The Senate subcommittee also heard from several contractors who are currently working with the Federal Government on clean-up efforts in the Gulf Coast. One of them, Bovis Lend Lease, was hired to help with the Ground Zero recovery effort in New York. It's one of the defendants in a class-action lawsuit brought by workers injured there.

A spokeswoman at Bovis Headquarters declined to comment, saying the company won't discuss matters related to pending litigation.

Lauds Contractors

But the Gulf Coast Recovery Act spells out in detail the concerns of the corporate contractors.

'In the wake of a disaster, public officials have to depend on private contractors for logistical and other support [...] historically, private contractors have answered the call, providing valuable service to the public in times of disaster," the bill states.
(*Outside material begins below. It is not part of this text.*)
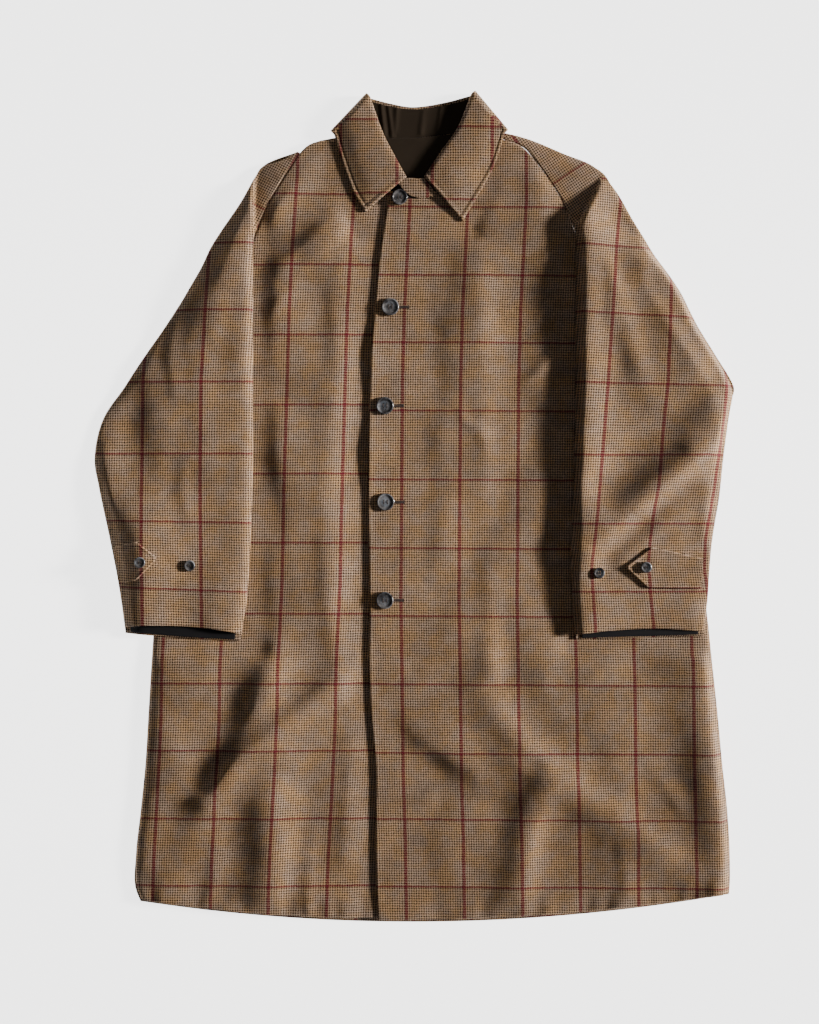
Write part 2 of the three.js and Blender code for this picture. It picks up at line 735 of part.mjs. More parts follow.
function addSleeve(name, hand, front, back) {
  const { side } = hand;
  const backUnder = (x, y) => sleeveBackUnder(hand, x, y);
  const frontUnder = (x, y, fromBody, fromOuter) => sleeveFrontUnder(hand, x, y, fromBody, fromOuter);
  const cuffUnder = (x, y) => sleeveBackUnder(hand, x, y) + CUFF_LINING_REST;
  const places = across(SLEEVE_BACK_CELLS);
  const cuff = [mixRows(back[0], back[1], CUFF_LINING_INSET), { ...back[1], cells: 0 }];
  const cuffName = name.replace('sleeve', 'cuff_lining');
  coat.add(panel(`${name}_back`, back, places, SLEEVE_WALL, backUnder, TWEED, side));
  coat.add(panel(`${name}_front`, front, across(12), SLEEVE_WALL, frontUnder, TWEED, side));
  coat.add(panel(cuffName, cuff, places.slice(1, -1), LINING_WALL, cuffUnder, NAVY, side));
}

addSleeve('sleeve_left', RIGHT_HAND, SLEEVE_R_FRONT, SLEEVE_R_BACK);
addSleeve('sleeve_right', LEFT_HAND, SLEEVE_L_FRONT, SLEEVE_L_BACK);

coat.add(band('collar_fall', LEAF_RIGHT, FALL_BACK, LEAF_LEFT, COLLAR_WALL, 0, 7, 5, TWEED));
coat.add(band('collar_stand', STAND_RIGHT, STAND_BACK, STAND_LEFT, STAND_WALL, COLLAR_LIFT, 5, 3, OLIVE));

// Upper surfaces that the tabs and buttons rest on
const FAR_FROM_SIDE = 300;
const leftFrontTop = (x, y) => {
  const fromLap = x - lookup(PLACKET, 'y', 'x', y);
  return frontLeftUnder(x, y, fromLap, FAR_FROM_SIDE) + BODY_WALL;
};
const sleeveTop = (hand, sections) => (x, y) => {
  const inner = lookup(sections, 'yl', 'xl', y);
  const outer = lookup(sections, 'yr', 'xr', y);
  return sleeveFrontUnder(hand, x, y, Math.max(0, x - inner), Math.max(0, outer - x)) + SLEEVE_WALL;
};
const leftSleeveTop = sleeveTop(RIGHT_HAND, SLEEVE_R_FRONT);
const rightSleeveTop = sleeveTop(LEFT_HAND, SLEEVE_L_FRONT);

const TAB_CLEARANCE = 0.7;
const underLeftTab = (x, y) => leftSleeveTop(x, y) + TAB_CLEARANCE;
const underRightTab = (x, y) => rightSleeveTop(x, y) + TAB_CLEARANCE;
coat.add(panel('cuff_tab_left', TAB_ON_LEFT, across(3), TAB_WALL, underLeftTab, TWEED));
coat.add(panel('cuff_tab_right', TAB_ON_RIGHT, across(3), TAB_WALL, underRightTab, TWEED, -1));

// The highest point of a surface under a button, so that the button rests on it
function restOn(top, x, y, radius) {
  let highest = 0;
  for (let k = 0; k < 12; k += 1) {
    const a = (k * Math.PI) / 6;
    highest = Math.max(highest, top(x + radius * Math.cos(a), y + radius * Math.sin(a)));
  }
  return Math.max(highest, top(x, y)) + SEAM;
}

const BUTTONS = [
  ['button_front_1', 10, -18.5, 390.2, leftFrontTop, 0],
  ['button_front_2', 11, -30.2, 251.8, leftFrontTop, 0],
  ['button_front_3', 11, -36.9, 127.3, leftFrontTop, 0],
  ['button_front_4', 11, -36.2, 6, leftFrontTop, 0],
  ['button_front_5', 11, -37.2, -117.9, leftFrontTop, 0],
  ['button_cuff_left', 7, 231.6, -83.1, leftSleeveTop, 0],
  ['button_tab_left', 7, 290.7, -75.9, leftSleeveTop, TAB_WALL + TAB_CLEARANCE],
  ['button_cuff_right', 7, 282.2, -74, rightSleeveTop, 0],
  ['button_tab_right', 7, 343.4, -69.9, rightSleeveTop, TAB_WALL + TAB_CLEARANCE],
];
for (const [name, radius, x, y, top, above] of BUTTONS) {
  const side = top === rightSleeveTop ? -1 : 1;
  coat.add(button(name, radius, side * x, y, restOn(top, x, y, radius) + above));
}

export default coat;
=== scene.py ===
import math
import bpy
import numpy as np
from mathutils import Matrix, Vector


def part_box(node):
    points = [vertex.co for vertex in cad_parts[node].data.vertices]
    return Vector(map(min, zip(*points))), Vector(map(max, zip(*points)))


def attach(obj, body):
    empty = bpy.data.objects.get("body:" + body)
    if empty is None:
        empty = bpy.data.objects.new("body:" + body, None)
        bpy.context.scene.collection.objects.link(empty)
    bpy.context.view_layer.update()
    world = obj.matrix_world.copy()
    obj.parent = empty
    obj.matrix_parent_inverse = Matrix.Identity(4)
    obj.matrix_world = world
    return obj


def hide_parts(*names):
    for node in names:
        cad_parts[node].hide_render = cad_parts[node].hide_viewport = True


# A raglan coat of checked wool, laid flat and face up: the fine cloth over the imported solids.
# Sizes are in millimetres until a mesh is made, in the frame of the solids.
# Left and right are the wearer's: the left sleeve lies on the +X side. The right sleeve's tables are
# given with x mirrored, so both sleeves run the same way.
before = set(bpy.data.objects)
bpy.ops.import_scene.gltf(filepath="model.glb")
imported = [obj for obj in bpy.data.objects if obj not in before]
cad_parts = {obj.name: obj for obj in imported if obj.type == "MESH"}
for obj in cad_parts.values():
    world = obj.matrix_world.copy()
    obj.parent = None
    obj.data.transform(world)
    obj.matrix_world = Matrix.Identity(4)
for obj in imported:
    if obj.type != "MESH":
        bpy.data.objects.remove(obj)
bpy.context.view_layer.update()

MM = 0.001
RANDOM = np.random.RandomState(11)

# Cloth and clearances
BODY_WALL = 2.2
SLEEVE_WALL = 2.0
LINING_WALL = 1.0
COLLAR_WALL = 2.4
STAND_WALL = 2.0
TAB_WALL = 2.6
STEP_BODY = 5.0
STEP_SLEEVE = 4.0
STEP_HIDDEN = 9.0
STEP_SLEEVE_BACK = 7.0
STEP_CUFF = 6.0
LINING_EDGE = 0.5

# Heights of the undersides of the layers
LINING_REST = 2.8
FRONT_REST = 5.2
LAP_UNDER_REST = 4.3
LAP_OVER_REST = 6.9
FRONT_LOWEST = 4.2
SIDE_REST = 2.55
OVER_BODY = 8.4
SLEEVE_SPACE = 3.7
LAP_WIDTH = 60.0
COLLAR_LIFT = 3.0
FRONT_PUFF = 3.2
UNDERARM = 171.0

# The check: one windowpane is 73.2 mm across and 86 mm along, of 192 by 216 threads
PANE_ACROSS = 73.2
PANE_ALONG = 86.0
THREADS_ACROSS = 192
THREADS_ALONG = 216


def mix(a, b, t):
    return a + (b - a) * t


def smooth(t):
    c = np.clip(t, 0.0, 1.0)
    return c * c * (3.0 - 2.0 * c)


def table(text):
    """A table whose first line names its columns, as arrays."""
    names, *rows = [line.split() for line in text.strip().splitlines()]
    return {name: np.array([float(row[i]) for row in rows]) for i, name in enumerate(names)}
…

It goes on to say that the expertise and equipment private contractors contributed to Sept. 11 "greatly enhanced" that response, and made it safer for police, firefighters and other rescue workers to handle the disaster.

"It is in the national interest to have private contractors assist public officials in times of natural disaster," the bill continues, before noting that class-action lawsuits have been brought against the private contractors that "supervised the heroic response" to the Sept. 11 terrorist attacks.

'Suits a Deterrent'

Those companies now have "well-founded fears of future litigation and liability under existing law [that] discourage contractors from assisting in times of disaster," the Act claims.

To insure the involvement of Federal contractors, the bill concludes, the government should limit the legal expenses that "regrettably but inevitably" inflate the recovery costs, and temporarily insulate private contractors from any liability that private parties may seek to impose.

But Sen. Hillary Clinton, who testified at the subcommittee hearings, said her experiences as an elected official in New York post-9/11 made her question many of the bill's claims.

'No Reason for This'

"An August 2003 EPA Inspector General Report concluded that the White House interfered with [U.S. Environmental Protection Agency] communications about air pollution hazards in lower Manhattan. And it is possible that the government's missteps contributed to the fact that proper precautions were not taken as much as they should have been," she stated. "A Centers for Disease Control study issued last September found that in the three days after September 11, when exposure was greatest, only 21 percent of the study's participants reported using respirators. There are lessons to be learned from all this. But the lesson is not that we need to provide unprecedented and sweeping liability waivers for contractors."

Senator Clinton called for the EPA and Occupational Safety and Health Administration to do a better job advising contractors and workers about the hazards they face. She suggested creating a system to track the health of first-responders and recovery workers, and urged the passage of a bill addressing the medical needs of workers who develop health problems but can't get assistance through programs like Workers' Compensation.

"I am sympathetic to the challenges that contractors face in getting liability insurance. That's something we went through in New York," she concluded. "And to the extent that contractors cannot obtain the liability insurance that they need to do the work, then Congress should consider stepping in."